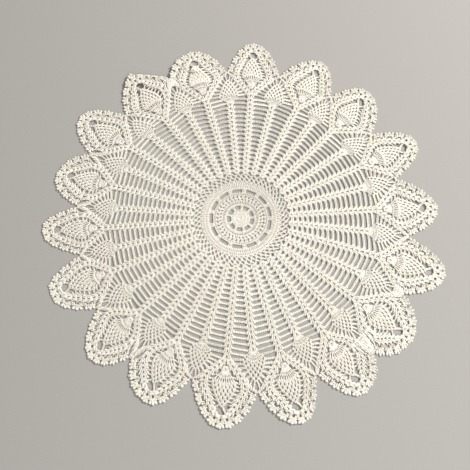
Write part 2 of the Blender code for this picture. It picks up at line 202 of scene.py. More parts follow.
def ground_lift(place):
    """How far the underside is off the table at each place."""
    lift = np.zeros(len(place))
    for count, crest, share in WAVES:
        lift += WAVE_HEIGHT * share * (0.5 + 0.5 * np.cos(count * (np.angle(place) - math.radians(crest))))
    lift *= smooth((np.abs(place) - WAVE_START) / (REACH - WAVE_START))
    for from_radius, from_bearing, to_radius, to_bearing, height, left_width, right_width in CREASE_ROWS:
        start, end = polar(from_radius, from_bearing), polar(to_radius, to_bearing)
        length = abs(end - start)
        local = (place - start) * np.conj((end - start) / length)
        run = np.clip(local.real, 0.0, length)
        width = np.where(local.imag > 0.0, left_width, right_width)
        arch = 1.0 - (2.0 * run / length - 1.0) ** 2
        lift += height * arch * smooth(1.0 - np.abs(local - run) / width)
    depth, run = frame_of_tuck(place)
    past = np.maximum(np.maximum(-run, run - TUCK_LENGTH), 0.0)
    rise = smooth((TUCK_RISE + depth) / (TUCK_RISE - TUCK_LEVEL)) * smooth(1.0 - past / TUCK_FADE)
    return lift * (1.0 - rise) + (TUCK_CLEAR + 2 * TUCK_RADIUS) * rise


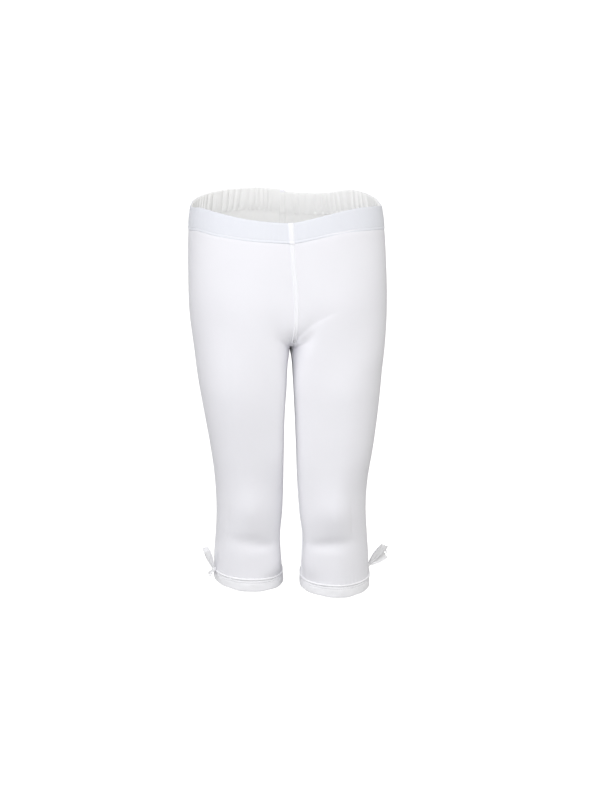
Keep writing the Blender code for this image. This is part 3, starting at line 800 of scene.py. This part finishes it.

..............................

## TASK BRIEF
Write all of the records out again exactly.

## THE RESULT
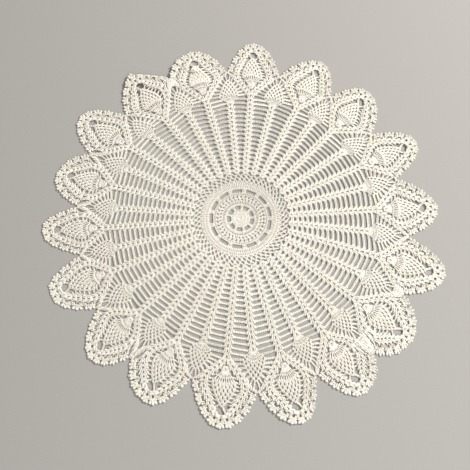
Write part 2 of the Blender code for this picture. It picks up at line 202 of scene.py. More parts follow.
def ground_lift(place):
    """How far the underside is off the table at each place."""
    lift = np.zeros(len(place))
    for count, crest, share in WAVES:
        lift += WAVE_HEIGHT * share * (0.5 + 0.5 * np.cos(count * (np.angle(place) - math.radians(crest))))
    lift *= smooth((np.abs(place) - WAVE_START) / (REACH - WAVE_START))
    for from_radius, from_bearing, to_radius, to_bearing, height, left_width, right_width in CREASE_ROWS:
        start, end = polar(from_radius, from_bearing), polar(to_radius, to_bearing)
        length = abs(end - start)
        local = (place - start) * np.conj((end - start) / length)
        run = np.clip(local.real, 0.0, length)
        width = np.where(local.imag > 0.0, left_width, right_width)
        arch = 1.0 - (2.0 * run / length - 1.0) ** 2
        lift += height * arch * smooth(1.0 - np.abs(local - run) / width)
    depth, run = frame_of_tuck(place)
    past = np.maximum(np.maximum(-run, run - TUCK_LENGTH), 0.0)
    rise = smooth((TUCK_RISE + depth) / (TUCK_RISE - TUCK_LEVEL)) * smooth(1.0 - past / TUCK_FADE)
    return lift * (1.0 - rise) + (TUCK_CLEAR + 2 * TUCK_RADIUS) * rise


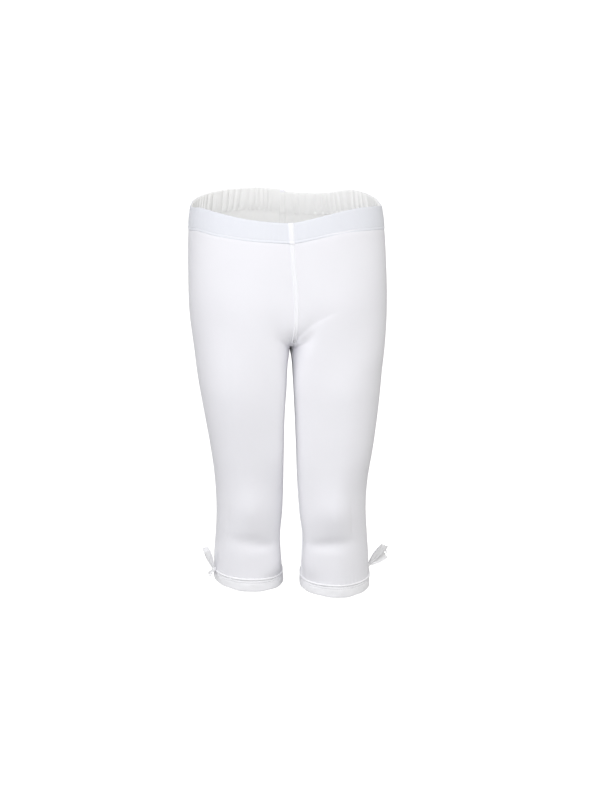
Keep writing the Blender code for this image. This is part 3, starting at line 800 of scene.py. This part finishes it.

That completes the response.